4. Conclusions and Future

(1)

A novel approach to optimize the formulation of RM adsorbent by establishing a BP neural network model is proposed. From the single-factor test and orthogonal test, learning samples of the BP neural network were obtained, thereby reducing the number of experiments and ensuring the representativeness of the learning samples.
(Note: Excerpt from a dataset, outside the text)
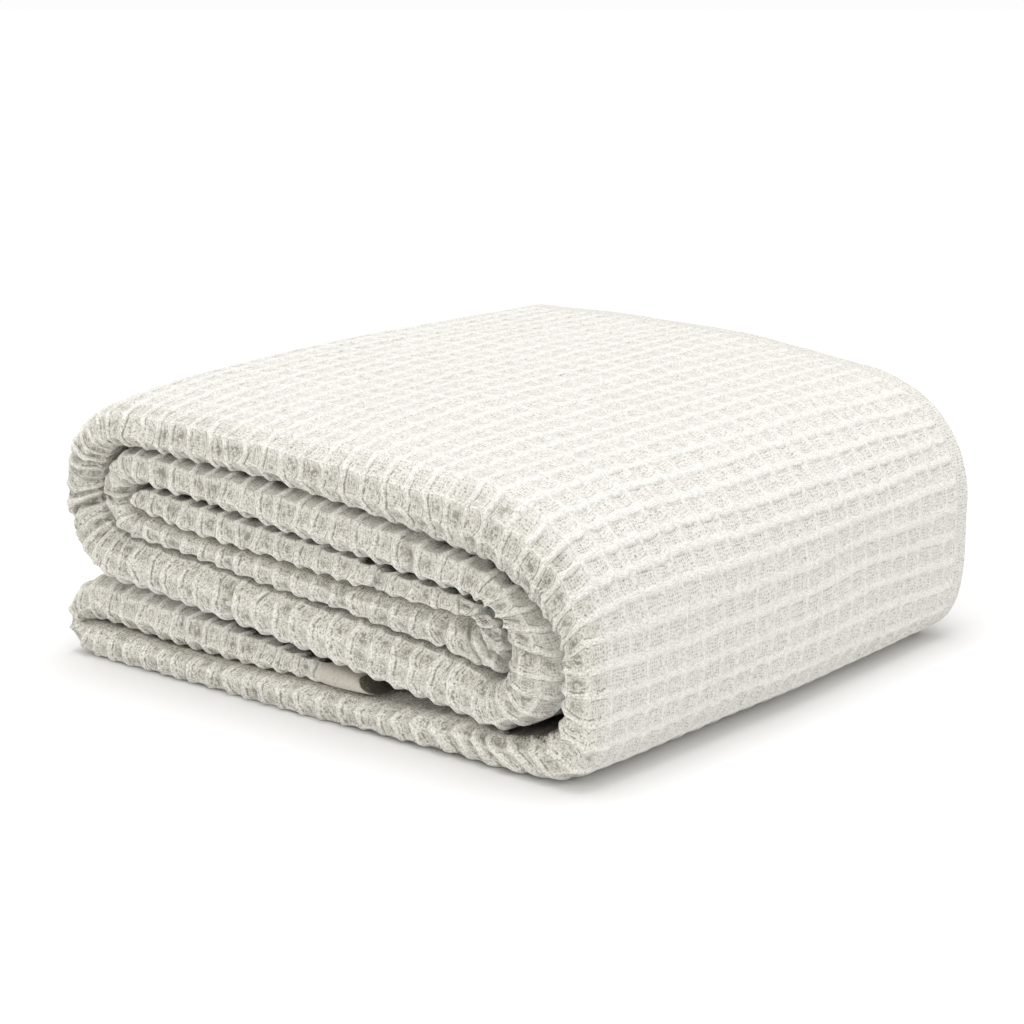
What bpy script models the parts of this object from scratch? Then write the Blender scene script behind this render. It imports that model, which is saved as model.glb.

The application of the BP neural network compensates for the limitation of the orthogonal test and simulates and predicts the strength and adsorption capacity of RM adsorbent over a wide range to obtain the optimal formulation of the adsorbent.

(2)

After formulation optimization based on the BP neural network, granulation was performed according to the preparation and curing method of RM particle adsorbents, and the adsorbent was prepared with a pH of 10.16, specific surface area of 48.92 m²·g⁻¹, pore volume of 2.10 cm³·g⁻¹, compressive strength of 1.12 kPa, and 24 h immersion pulverization rate of 3.72%. The prepared adsorbent was used to adsorb total phosphorus from phosphorus-containing wastewater. When the initial concentration of total phosphorus was 127.8 mg·L⁻¹, the amount of the adsorbent was 25 g·L⁻¹ and the adsorption time was 14 h. The adsorption capacity and removal rate of total phosphorus were 48.63 mg·g⁻¹ and 95.13%, respectively, indicating a significant phosphorus removal effect.

(3)

The verification results prove that the prediction results of the established prediction model are reliable, and it is feasible and effective to predict the strength and adsorption capacity and optimize the formulation of RM adsorbent via the BP neural network, which provides reference and scientific guidance for the experimental design of RM adsorbent. However, the application of neural networks in the optimization of material formulation is still in the exploratory stage, and further study and improvement are required.

In this study, although success was achieved in multi-input and multi-output recipe optimization using BP neural networks, the experimental data points are still insufficient and the coupling relationship and interactions between parameters need to be further investigated.